Fixes to aging infrastructure have major impact on drought, groundwater supply

August 14, 2022
Fixes to aging infrastructure have major impact on drought, groundwater supply

Hundreds of miles of canals fill with water for delivery to farmers across Central Oregon every summer.

The Deschutes Basin’s eight irrigation districts, which deliver water from the basin’s rivers to its farmers through those canals, have a key role to play in water conservation. A significant share — up to 50% in some cases, according to the Deschutes River Conservancy — of the water which moves through some districts’ centuries old canals never makes it to farms, evaporating or seeping into the region’s porous, volcanic soil below.

Replacing those antiquated canals with pipes could save those loses and return over 100,000 acre-feet of water to the river, a 2019 study found.

(An acre-foot is the amount it takes to cover an acre of land with a foot of water.)

The Arnold, Central Oregon, and North Unit Irrigation Districts are all planning for the modernization of their systems. Work is also underway in the Ochoco, Swalley and Tumalo Irrigation Districts.

A federal officials hailed the Three Sisters Irrigation District earlier this month for nearing the completion of its modernization. The district has piped 62 of its 65 miles of canals and built three hydropower facilities along the way, which district officials said save upwards of 55 cubic feet per second of water and millions of kilowatt hours of electricity a year.

Still, canal piping efforts are massive undertakings, requiring irrigation districts to spend tens of millions of dollars, often with federal assistance. The same study that found canal piping could save the most water of any of the options available to managers also found it would be the most expensive — up to $6,000 per acre-foot of water saved, compared to just several hundred per acre-foot saved by implementing market-based approaches like water leasing and transfer programs.

That’s a major reason some systems have become so antiquated, according to Julie O’Shea, executive director of the Hood River-based Farmer’s Conservation Alliance.

“When you think about these 100-year-old systems, someone’s out there everyday trying to make it work,” O’Shea told The Bulletin. “It’s so much work and that’s why the system is 100 years old.”

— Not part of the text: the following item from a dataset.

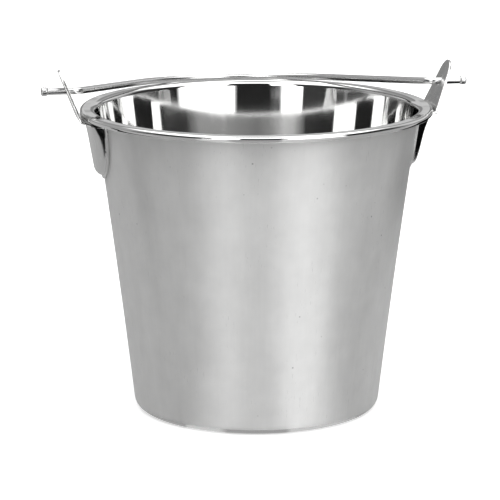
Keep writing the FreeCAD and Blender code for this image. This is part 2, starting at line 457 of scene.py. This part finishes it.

But canal piping can still have an impact on well water users some distance away. That’s because of the region’s porous soil: The same volcanic soil that allows water to seep out of canals also allows it to seep into the region’s aquifer, where it’s pumped out through wells or pushed out into natural springs to the north, providing cool water for fish in the streams.

Piping canals does block some of that water from seeping into the aquifer. Canal lining made up for between 5% and 10% of well level declines between 1997 and 2008, according to a U.S. Geological Survey study. Still, climate change and reductions in precipitation made up for a much greater share of well declines, between 60% and 80%, while well pumping made up for the rest.

“I think it’s really important to understand everybody wants a stable aquifer, but to understand that a portion of that aquifer is part of artificially returned by those canals is a really important point,” said Kate Fitzpatrick, executive director of the Deschutes River Conservancy. “You actually may want to anticipate some decline in that aquifer because you’re restoring a river.”

Though the aquifer makes up a large share of the basin's water, it isn't shown as part of some analyses of the basin's available water. The relationship between groundwater and surface water in the Deschutes Basin is a critical piece of the puzzle for understanding the future of water in the basin, especially as more wells continue to dry up and controversy swirls around proposed development, Fitzpatrick said.

That relationship will also be a central issue as the state decides what to do with the Deschutes Groundwater Mitigation Program, set to expire in 2029.

Simply put, the program requires that anyone who pumps water out of the ground in the basin, other than for certain exempt uses like domestic and noncommercial irrigation, puts water back into the river’s surface water. The program, authorized by the Oregon Legislature and set to sunset in 2029, is the only one of its kind in the state, and an attempt at reconciling present-day needs with a century-old system designed for encouraging settlement.

“The citizens’ mindset (in the early 1900s) was quite different than it is today,” said Kyle Gorman, region manager for the Oregon Water Resources Department. “It was more about we have to survive, so we need to put water on the land. That kind of changed as we’ve reached modern times, where recreation and fish and wildlife uses play a much larger role in what we do to the streams.”

Still, it isn’t perfect. Experts in the region are already discussing what kinds of changes might be necessary in the program’s next iteration, from a cap the program sets on how much water can be pumped, to the use of agricultural water rights for mitigation, to the quality of water that must be returned to streams and whether it’s suitable for the species who rely on it.